Given task: Extract the first line through the line containing "rail_side_clearance = 4.0" from the listing below, exactly as written.

Collected material:
## START
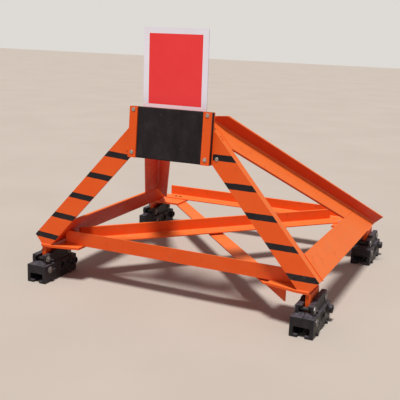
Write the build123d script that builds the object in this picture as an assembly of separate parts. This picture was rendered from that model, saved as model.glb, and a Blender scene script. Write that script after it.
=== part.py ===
from build123d import *
import os
from math import atan2, cos, radians, sin, tan

# Railway buffer stop that clamps on the rail heads of a siding.
# Two leaning triangular side frames of rolled angle carry a rubber impact pad and a red stop board.
# Millimetres. X runs across the track, Y along it away from the train, Z up from the clamp soles.
# The sizes are worked out about the track's middle line (X = 0) and the struts' heels (Y = 0).
# At the end every piece is moved together, so that the origin is the middle of the footprint.

# Track
rail_centres = 1507.0          # standard gauge, measured between the middles of the two rail heads
rail_head_width = 72.0
rail_side_clearance = 4.0      # each side of the rail head in the clamp

# Clamps, front and rear
clamp_length = 300.0
clamp_base_width = 118.0
clamp_base_height = 100.0
clamp_lead = 72.0              # clamp face ahead of the strut heels
clamp_spacing = 1250.0         # front clamps to rear clamps
pocket_floor = 14.0            # thickness of the lips under the rail head
pocket_height = 38.0
lip_gap = 34.0                 # room between the lips for the rail web
neck_width = 88.0              # upper block, which holds the foot's tongue
neck_height = 62.0
neck_inset = 28.0              # the block stands back from both ends of the base
neck_drop = 10.0               # its front part is lower than the rest
neck_step = 115.0              # length of base before the rest begins
neck_ramp = 8.0
ledge_rise = 8.0               # slope of the ledge in front of the block
slot_width = 58.0
slot_height = 28.0
slot_floor = 13.0              # metal between the base and the slot
cast_round = 4.0
boss_size = 50.0               # round boss on both sides of each clamp, with a blind hole
boss_proud = 5.0
boss_hole = 24.0
boss_hole_depth = 12.0
boss_height = 68.0
boss_inset = 36.0              # from the rear end

# Feet
tongue_thick = 24.0
tongue_length = 150.0
tongue_offset = 3.0
tongue_side_gap = 2.0
tongue_chamfer = 4.0
foot_gap = 31.0                # daylight between clamp and foot plate
foot_thick = 12.0
foot_length = 240.0
foot_lead = 10.0               # plate edge ahead of the strut heel
foot_reach = 8.5               # plate edge outside the rail's middle
foot_width = 220.0
foot_sweep_width = 158.0       # the plate's end edge runs askew over this width
foot_sweep = 35.0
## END
Complete output:
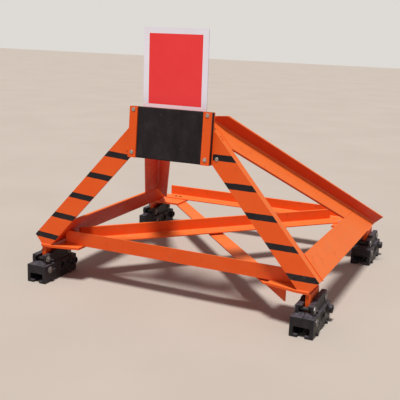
Write the build123d script that builds the object in this picture as an assembly of separate parts. This picture was rendered from that model, saved as model.glb, and a Blender scene script. Write that script after it.
=== part.py ===
from build123d import *
import os
from math import atan2, cos, radians, sin, tan

# Railway buffer stop that clamps on the rail heads of a siding.
# Two leaning triangular side frames of rolled angle carry a rubber impact pad and a red stop board.
# Millimetres. X runs across the track, Y along it away from the train, Z up from the clamp soles.
# The sizes are worked out about the track's middle line (X = 0) and the struts' heels (Y = 0).
# At the end every piece is moved together, so that the origin is the middle of the footprint.

# Track
rail_centres = 1507.0          # standard gauge, measured between the middles of the two rail heads
rail_head_width = 72.0
rail_side_clearance = 4.0      # each side of the rail head in the clamp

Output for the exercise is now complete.